In simpler terms: All real estate is considered unique. Because no two parcels of land are exactly alike, simply giving a buyer money does not adequately compensate them for losing out on a specific, unique piece of property.
Exam Tip: Specific performance is almost exclusively used by buyers suing sellers who try to back out of a deal. While legally possible, it is extremely rare for a seller to successfully sue a buyer for specific performance, because the seller's ultimate goal is money, which can be remedied through standard monetary damages.
Lis Pendens and Specific Performance
When a buyer files a lawsuit for specific performance, their attorney will concurrently record a Lis Pendens (Notice of Pending Action) against the property. This acts as a cloud on the title, warning any potential new buyers that the property is subject to litigation. To understand how this affects title transfer, review our guide on California liens and their priority.
What are Monetary Damages?
When specific performance is not sought or not possible, the non-breaching party may seek monetary damages. Damages are classified as a "legal remedy" intended to make the injured party financially whole.

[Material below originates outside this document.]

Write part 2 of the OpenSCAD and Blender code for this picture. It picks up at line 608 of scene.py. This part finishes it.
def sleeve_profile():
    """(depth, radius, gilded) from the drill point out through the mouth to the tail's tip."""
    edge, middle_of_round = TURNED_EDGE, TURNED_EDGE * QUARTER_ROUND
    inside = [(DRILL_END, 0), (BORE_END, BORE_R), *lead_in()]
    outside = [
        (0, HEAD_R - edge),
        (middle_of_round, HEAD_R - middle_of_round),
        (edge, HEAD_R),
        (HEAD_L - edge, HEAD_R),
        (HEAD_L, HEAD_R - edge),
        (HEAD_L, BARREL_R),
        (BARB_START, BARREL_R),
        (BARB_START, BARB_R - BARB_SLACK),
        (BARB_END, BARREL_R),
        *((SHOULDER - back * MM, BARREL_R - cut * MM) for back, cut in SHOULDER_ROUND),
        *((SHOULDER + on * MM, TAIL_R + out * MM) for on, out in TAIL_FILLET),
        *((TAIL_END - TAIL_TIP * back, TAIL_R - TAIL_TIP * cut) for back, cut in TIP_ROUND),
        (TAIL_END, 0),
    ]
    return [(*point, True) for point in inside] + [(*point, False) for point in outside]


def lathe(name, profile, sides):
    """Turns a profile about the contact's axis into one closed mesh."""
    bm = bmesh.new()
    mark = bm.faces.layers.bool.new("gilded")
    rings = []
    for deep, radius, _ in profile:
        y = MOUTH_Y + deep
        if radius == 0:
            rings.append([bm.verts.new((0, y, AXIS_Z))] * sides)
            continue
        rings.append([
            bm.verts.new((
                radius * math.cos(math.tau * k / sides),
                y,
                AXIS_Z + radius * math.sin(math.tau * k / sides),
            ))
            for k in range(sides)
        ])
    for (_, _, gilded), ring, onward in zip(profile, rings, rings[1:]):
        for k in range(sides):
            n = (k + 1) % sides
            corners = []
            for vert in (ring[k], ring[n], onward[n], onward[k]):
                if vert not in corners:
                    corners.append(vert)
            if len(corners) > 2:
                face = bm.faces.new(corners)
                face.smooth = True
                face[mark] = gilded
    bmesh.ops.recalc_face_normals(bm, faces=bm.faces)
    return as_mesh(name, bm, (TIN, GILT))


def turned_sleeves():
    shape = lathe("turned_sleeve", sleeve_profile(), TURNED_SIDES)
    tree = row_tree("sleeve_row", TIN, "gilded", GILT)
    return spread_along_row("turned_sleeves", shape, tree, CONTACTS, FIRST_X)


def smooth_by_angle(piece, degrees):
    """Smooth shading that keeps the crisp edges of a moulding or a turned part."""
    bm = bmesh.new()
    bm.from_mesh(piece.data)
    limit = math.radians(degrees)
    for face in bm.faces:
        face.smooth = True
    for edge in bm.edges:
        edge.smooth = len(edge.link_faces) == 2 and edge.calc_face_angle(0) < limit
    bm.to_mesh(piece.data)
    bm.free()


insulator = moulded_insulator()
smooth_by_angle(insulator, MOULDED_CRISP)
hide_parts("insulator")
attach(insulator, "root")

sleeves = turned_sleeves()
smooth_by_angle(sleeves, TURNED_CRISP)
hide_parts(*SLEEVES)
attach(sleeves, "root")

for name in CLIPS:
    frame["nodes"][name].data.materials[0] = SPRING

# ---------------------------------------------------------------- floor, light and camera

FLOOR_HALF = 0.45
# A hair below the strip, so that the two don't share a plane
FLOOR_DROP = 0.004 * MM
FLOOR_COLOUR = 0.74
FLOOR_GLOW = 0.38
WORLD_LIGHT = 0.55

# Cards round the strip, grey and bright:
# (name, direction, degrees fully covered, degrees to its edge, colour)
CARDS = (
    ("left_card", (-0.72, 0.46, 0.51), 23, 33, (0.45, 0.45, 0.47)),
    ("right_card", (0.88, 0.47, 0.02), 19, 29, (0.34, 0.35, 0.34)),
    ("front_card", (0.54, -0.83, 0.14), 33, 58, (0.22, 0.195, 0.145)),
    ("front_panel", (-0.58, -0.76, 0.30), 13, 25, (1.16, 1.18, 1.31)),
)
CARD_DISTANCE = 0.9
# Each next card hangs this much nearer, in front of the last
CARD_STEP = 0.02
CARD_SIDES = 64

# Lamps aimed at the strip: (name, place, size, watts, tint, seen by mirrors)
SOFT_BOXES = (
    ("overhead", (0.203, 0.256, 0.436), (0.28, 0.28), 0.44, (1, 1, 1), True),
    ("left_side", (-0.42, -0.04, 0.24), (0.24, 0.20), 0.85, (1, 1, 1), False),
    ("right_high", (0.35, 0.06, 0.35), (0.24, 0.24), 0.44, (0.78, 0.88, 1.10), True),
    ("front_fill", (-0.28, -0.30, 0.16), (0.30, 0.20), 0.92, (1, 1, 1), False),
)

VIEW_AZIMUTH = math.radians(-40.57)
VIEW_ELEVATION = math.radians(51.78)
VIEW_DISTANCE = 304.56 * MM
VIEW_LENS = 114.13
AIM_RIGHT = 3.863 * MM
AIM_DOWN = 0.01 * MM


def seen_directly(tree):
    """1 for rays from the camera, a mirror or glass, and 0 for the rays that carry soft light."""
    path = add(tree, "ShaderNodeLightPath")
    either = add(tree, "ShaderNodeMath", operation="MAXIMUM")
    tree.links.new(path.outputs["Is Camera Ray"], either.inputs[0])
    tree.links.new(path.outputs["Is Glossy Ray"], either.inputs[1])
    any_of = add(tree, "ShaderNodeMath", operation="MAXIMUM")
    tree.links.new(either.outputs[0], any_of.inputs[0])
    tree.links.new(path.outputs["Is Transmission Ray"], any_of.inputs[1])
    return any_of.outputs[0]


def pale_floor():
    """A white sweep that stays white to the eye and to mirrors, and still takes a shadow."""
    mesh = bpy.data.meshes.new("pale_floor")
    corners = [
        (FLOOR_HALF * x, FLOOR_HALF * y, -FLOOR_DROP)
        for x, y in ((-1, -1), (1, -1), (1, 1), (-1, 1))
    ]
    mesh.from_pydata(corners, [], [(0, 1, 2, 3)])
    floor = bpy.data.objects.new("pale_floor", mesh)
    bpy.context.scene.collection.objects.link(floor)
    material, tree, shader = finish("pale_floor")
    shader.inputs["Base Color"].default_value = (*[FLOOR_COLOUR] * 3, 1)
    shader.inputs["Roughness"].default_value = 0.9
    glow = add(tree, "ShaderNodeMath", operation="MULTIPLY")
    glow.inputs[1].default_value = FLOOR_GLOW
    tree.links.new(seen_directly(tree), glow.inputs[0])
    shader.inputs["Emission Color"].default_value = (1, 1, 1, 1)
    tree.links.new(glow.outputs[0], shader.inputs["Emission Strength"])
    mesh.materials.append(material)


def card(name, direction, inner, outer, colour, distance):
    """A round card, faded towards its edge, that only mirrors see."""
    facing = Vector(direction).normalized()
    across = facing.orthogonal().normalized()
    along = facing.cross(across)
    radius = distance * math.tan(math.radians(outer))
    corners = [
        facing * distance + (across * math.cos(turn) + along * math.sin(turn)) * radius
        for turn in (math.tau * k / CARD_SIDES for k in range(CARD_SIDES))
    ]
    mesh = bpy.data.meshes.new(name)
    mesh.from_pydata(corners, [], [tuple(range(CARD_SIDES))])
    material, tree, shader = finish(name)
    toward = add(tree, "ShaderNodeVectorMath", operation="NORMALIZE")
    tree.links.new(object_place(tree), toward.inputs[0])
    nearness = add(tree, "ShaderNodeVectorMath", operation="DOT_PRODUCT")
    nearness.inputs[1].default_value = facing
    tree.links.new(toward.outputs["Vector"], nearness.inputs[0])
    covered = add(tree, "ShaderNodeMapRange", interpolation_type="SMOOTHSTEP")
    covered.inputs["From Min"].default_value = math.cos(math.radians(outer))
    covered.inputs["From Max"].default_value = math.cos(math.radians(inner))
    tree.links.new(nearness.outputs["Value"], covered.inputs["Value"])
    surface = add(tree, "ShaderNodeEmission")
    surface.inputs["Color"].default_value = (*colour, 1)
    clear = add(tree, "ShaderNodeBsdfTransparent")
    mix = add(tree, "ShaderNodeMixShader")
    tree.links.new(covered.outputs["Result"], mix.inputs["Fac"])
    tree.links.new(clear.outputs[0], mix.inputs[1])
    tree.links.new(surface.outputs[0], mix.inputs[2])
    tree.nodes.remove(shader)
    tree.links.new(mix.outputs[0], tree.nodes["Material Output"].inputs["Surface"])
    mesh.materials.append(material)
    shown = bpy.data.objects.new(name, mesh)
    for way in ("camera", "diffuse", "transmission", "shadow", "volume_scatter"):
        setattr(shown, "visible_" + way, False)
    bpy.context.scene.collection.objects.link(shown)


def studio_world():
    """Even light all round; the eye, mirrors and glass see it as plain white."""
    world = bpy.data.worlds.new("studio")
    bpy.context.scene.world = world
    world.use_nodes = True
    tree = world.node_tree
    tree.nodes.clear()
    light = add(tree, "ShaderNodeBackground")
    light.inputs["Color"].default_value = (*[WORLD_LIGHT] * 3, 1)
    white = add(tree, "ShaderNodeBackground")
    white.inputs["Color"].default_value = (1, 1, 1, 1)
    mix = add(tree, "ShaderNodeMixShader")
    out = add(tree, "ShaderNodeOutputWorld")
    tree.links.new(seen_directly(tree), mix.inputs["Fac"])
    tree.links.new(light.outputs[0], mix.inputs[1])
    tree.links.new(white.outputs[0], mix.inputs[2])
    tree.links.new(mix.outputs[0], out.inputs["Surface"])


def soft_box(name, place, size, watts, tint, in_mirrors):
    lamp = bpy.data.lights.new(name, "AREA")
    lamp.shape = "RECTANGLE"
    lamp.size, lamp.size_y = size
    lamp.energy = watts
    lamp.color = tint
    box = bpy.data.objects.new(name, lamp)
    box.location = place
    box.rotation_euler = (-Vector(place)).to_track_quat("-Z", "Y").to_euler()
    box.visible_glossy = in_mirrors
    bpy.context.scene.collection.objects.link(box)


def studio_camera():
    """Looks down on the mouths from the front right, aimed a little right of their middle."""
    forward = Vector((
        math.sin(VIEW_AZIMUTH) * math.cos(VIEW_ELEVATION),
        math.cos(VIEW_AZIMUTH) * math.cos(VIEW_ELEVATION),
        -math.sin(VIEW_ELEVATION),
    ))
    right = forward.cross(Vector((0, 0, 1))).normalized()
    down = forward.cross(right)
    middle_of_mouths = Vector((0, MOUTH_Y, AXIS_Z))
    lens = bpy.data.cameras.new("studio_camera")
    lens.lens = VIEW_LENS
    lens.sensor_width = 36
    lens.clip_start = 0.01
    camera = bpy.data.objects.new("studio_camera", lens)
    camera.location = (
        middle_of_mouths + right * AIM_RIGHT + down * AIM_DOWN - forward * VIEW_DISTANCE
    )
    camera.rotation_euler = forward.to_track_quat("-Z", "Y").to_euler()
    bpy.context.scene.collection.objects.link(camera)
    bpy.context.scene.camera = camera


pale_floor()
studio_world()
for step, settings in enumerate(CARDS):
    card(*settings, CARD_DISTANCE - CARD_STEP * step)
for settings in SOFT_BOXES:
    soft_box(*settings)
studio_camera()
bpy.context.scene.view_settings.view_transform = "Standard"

Compensatory (Actual) Damages
Compensatory damages compensate the non-breaching party for their actual, provable financial losses. For example, if a buyer breaches the contract and the seller has to relist the property, the seller might sue for the difference between the original contract price and the lower price the property eventually sells for. Proving these damages often requires understanding a comparative market analysis to demonstrate the property's true market value at the time of the breach.
Liquidated Damages (Crucial Exam Concept)

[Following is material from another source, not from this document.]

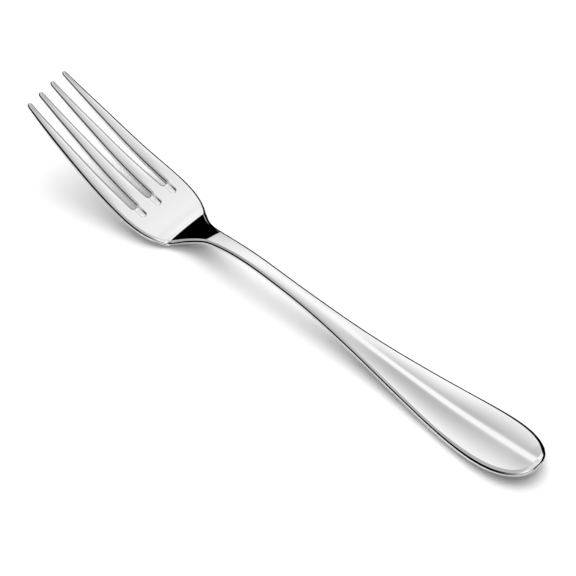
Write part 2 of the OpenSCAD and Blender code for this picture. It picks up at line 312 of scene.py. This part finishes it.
for j, x in enumerate(bodyX):
    s = mix(shares, grooveShares, ease(tineX[-1], tineX[-1] + fork["grooveRun"], x))
    s = mix(s, evenShares, ease(*fork["evenRange"], x))
    s = mix(s, ridgeShares, ease(*fork["ridgeRange"], x))
    planX[tineRows + j] = x + bulge * (1 - ease(0, fork["bulgeRun"], x - tineX[-1]))
    planY[tineRows + j] = (halfWidth(x) - edgeAt(x)) * s
    radius[tineRows + j] = edgeAt(x)

# Handle's end: the sides turn in along the rounded outline and the last rows bow outwards
p = fork["endPower"]
a, b = fork["length"] - fork["widest"], float(halfWidth(fork["widest"]))
t = np.linspace(0, math.pi / 2, fork["endPoints"])
ox, oy = a * np.sin(t) ** (2 / p), b * np.cos(t) ** (2 / p)
gx, gy = (ox / a) ** (p - 1) / a, (oy / b) ** (p - 1) / b
g = np.hypot(gx, gy)
endX = fork["widest"] + ox - edgeAt(fork["widest"] + ox) * gx / g
endY = oy - edgeAt(fork["widest"] + ox) * gy / g
corner = int(np.argmin(np.abs(gx - gy)))
run = np.concatenate([[0], np.cumsum(np.hypot(np.diff(endX), np.diff(endY)))])
bow = np.interp(-np.abs(ridgeShares) * endY[corner], -endY, endX) - endX[corner]
for m in range(1, endRows + 1):
    at = run[corner] * m / endRows
    sideX, sideY = np.interp(at, run, endX), np.interp(at, run, endY)
    midX = mix(fork["widest"], endX[-1], m / endRows)
    planX[rows - endRows + m] = sideX + (midX - sideX) * bow / bow[cols // 2]
    planY[rows - endRows + m] = sideY * ridgeShares
    radius[rows - endRows + m] = edgeAt(np.interp(at, run, fork["widest"] + ox))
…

Because proving actual damages in real estate can be costly and time-consuming, the standard California Residential Purchase Agreement includes a Liquidated Damages Clause. By initialing this clause, both parties agree in advance on a capped amount of money the seller will receive if the buyer breaches the contract.
The California 3% Rule (Civil Code § 1675): For the sale of residential property containing one-to-four units that the buyer intends to occupy, California law restricts liquidated damages to a maximum of 3% of the purchase price. If the buyer's earnest money deposit (EMD) is greater than 3%, the seller can only retain up to the 3% mark, and the excess must be returned to the buyer.

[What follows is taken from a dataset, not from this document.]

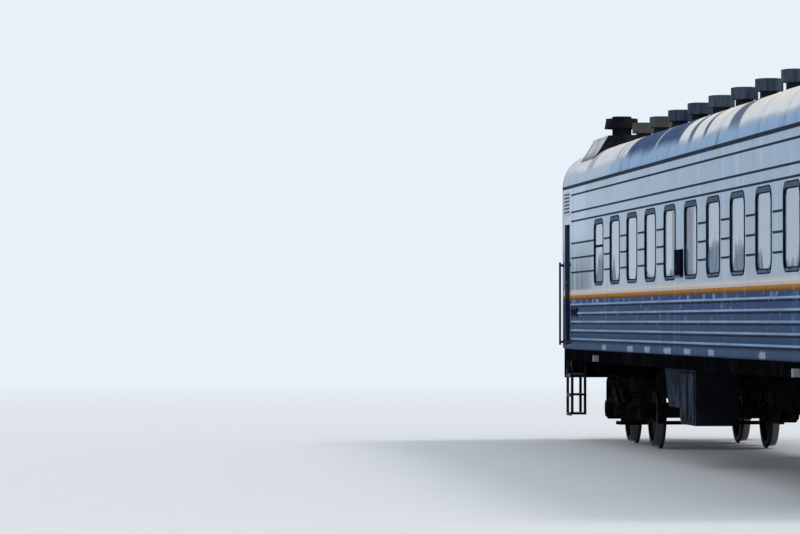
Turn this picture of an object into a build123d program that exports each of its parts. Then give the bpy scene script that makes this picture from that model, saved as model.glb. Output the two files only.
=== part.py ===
from build123d import *
from math import asin, atan2, cos, pi, sin, sqrt
import os

os.makedirs("parts", exist_ok=True)

# All lengths are millimetres. X runs along the coach, end A (the boiler end) at -X and end B at +X.
# The bay side is -Y and the aisle side is +Y. Z is up from the lowest point of the wheel flanges.

# Running gear
tread_radius = 475
flange_height = 28
axle_height = tread_radius + flange_height
rail_top = flange_height
wheelbase = 2400
bogie_overhang = 3300
back_to_back = 1440
rim_width = 130
journal_radius = 65
journal_reach = 1120

# Body shell
body_length = 23600
body_width = 3105
wall = 80
floor_thickness = 80
sill_bottom = rail_top + 1310
roof_top = rail_top + 4380
roof_radius = 3920
shoulder_radius = 520
sill_roll = 45
seam = 0.3

# Side doors and end doors
corner_post = 230
doorway = 650
door_head = rail_top + 3150
door_leaf = 42
surround_depth = 115
lock_post = 60
door_gap = 9
end_doorway = 760
end_door_head = rail_top + 3280
pin_radius = 8
knuckle_radius = 16
pin_offset = 18
strap_length = 120
strap_thickness = 8
strap_overlap = 4
tail_shift = 1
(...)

Maximum Liquidated Damages (3% Rule in CA)
Specific Performance vs. Damages: Key Distinctions
To succeed on the DRE exam, you must be able to quickly differentiate between these two concepts. Here is a quick reference guide:
- Remedy Type: Specific performance is an equitable remedy (action-based); Damages are a legal remedy (money-based).
- Primary User: Specific performance is primarily used by buyers; Liquidated damages are primarily used by sellers.
- Basis of Law: Specific performance relies on the uniqueness of the property (CC § 3387); Liquidated damages rely on pre-agreed contract terms and statutory caps (CC § 1675).
- Prerequisites: To win a specific performance suit, the buyer must prove their consideration was adequate, the contract was just and reasonable, and they were ready, willing, and able to perform.
Practical Scenarios for the Real Estate Exam
Scenario 1: The Remorseful Seller
Situation: Buyer Ben enters into a valid contract to purchase Seller Sarah's home for $800,000. Ben removes all contingencies and is ready to close. Suddenly, Sarah decides she doesn't want to move and cancels the escrow.
Application: Ben can sue Sarah for specific performance. Because the home is legally considered unique, Ben can ask the court to force Sarah to sell the home to him at the agreed-upon $800,000 price. He would likely file a lis pendens to prevent her from selling it to someone else during the lawsuit.
Scenario 2: The Flaking Buyer
Situation: Buyer Brenda agrees to buy Seller Sam's home for $1,000,000. She puts down a $50,000 earnest money deposit. Both parties initialed the Liquidated Damages clause. Days before closing, with all contingencies removed, Brenda finds a different house she likes better and walks away.
Application: Sam is entitled to liquidated damages. However, because of the 3% rule under Civil Code § 1675, Sam cannot keep the entire $50,000 deposit. 3% of $1,000,000 is $30,000. Sam gets to keep $30,000, and the remaining $20,000 must be returned to Brenda.
Frequently Asked Questions (FAQs)
1. Can a seller successfully sue a buyer for specific performance in California?
While theoretically possible, it is incredibly rare and generally unsuccessful. The legal system views the seller's loss as purely financial (loss of the purchase price), which can be fully remedied by monetary damages. Buyers, on the other hand, are losing a "unique" piece of real estate, which justifies specific performance.
2. What happens if the buyer and seller do not initial the liquidated damages clause?
If the liquidated damages clause is not mutually initialed, the seller is not automatically entitled to keep the buyer's deposit in the event of a breach. Instead, the seller must sue the buyer for actual (compensatory) damages and prove their exact financial loss in court, which is a much higher burden of proof.
3. Does filing a specific performance lawsuit automatically stop a seller from selling to someone else?
The lawsuit itself does not, but recording a Lis Pendens (Notice of Pending Action) in conjunction with the lawsuit does. A lis pendens creates a cloud on the title, meaning no title insurance company will issue a clean policy to a new buyer, effectively freezing the property's sale until the lawsuit is resolved.
4. Does the 3% liquidated damages rule apply to all California real estate transactions?
No. The 3% cap under Civil Code § 1675 specifically applies to the purchase of residential property containing one-to-four units that the buyer intends to occupy as their primary residence. For commercial properties, vacant land, or investment properties, the liquidated damages amount must simply be "reasonable" under the circumstances.
5. What must a buyer prove to win a specific performance lawsuit?
A buyer must prove several elements: there was a valid, binding contract; the terms were clear and certain; the consideration (purchase price) was adequate and fair; the buyer performed (or was ready, willing, and able to perform) their duties; and the seller breached the contract.